Alternative Node Orderings
While node comparison produces a good sort of nodes because it may need to parse a lot of values it can prove quite costly on large amounts of data. If you just need a fast sort on nodes you may wish to use the FastNodeComparer
instead. This simply orders nodes by their types and simplifies the literal node comparisons to be purely lexicographical on their Unicode code points.
Triples
Triple equality is relatively simple, triples are considered equal if their subjects, predicates and objects are all equal. The graph that a triple belongs to is not considered as part of the equality check.
Alternate Triple Orderings
Often it is useful for presentation or other purposes to order triples in a specific way. The library provides a small set of alternate triple comparison classes and a base class you can extend to implement your own comparison logic.
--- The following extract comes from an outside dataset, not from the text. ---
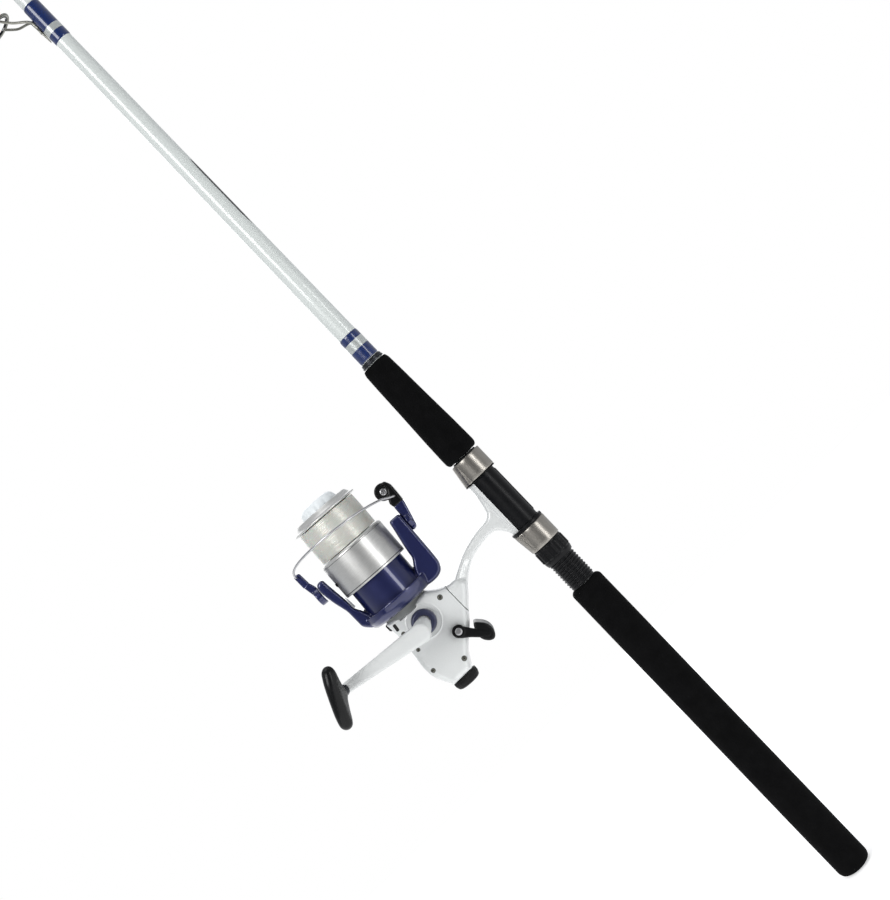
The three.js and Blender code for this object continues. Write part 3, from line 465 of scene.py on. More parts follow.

Triple Comparer | Description |
---|---|
BaseTripleComparer |
An abstract base class for creating your own triple comparison logic. |
FullTripleComparer |
Compares triples first by subject, then by predicate, then by object. |
SubjectComparer |
Compares triples on their subject only. |
PredicateComparer |
Compares triples on their predicate only. |
ObjectComparer |
Compares triples on the object only. |
SubjectPredicateComparer |
Compare triples by subject and then by predicate. |
SubjectObjectComparer |
Compare triples by subject and then by object. |
PredicateObjectComparer |
Compare triples by predicate and then by object. |
ObjectSubjectComparer |
Compare triples by object and then by subject. |
Graphs
Graph equality is one of the more complex forms of equality in the library both to understand and calculate. Graph equality in RDF is defined as graph isomorphism i.e. every triple in one must be present in the other accounting for blank node labels being different. This means that in the worst case determining that two graphs are equal or non-equal can be an exponentially hard brute force calculation.
Our graph equality algorithms are provided in a separate class called VDS.
Another useful class in this area is the VDS.
There is no comparison operators defined for graphs currently.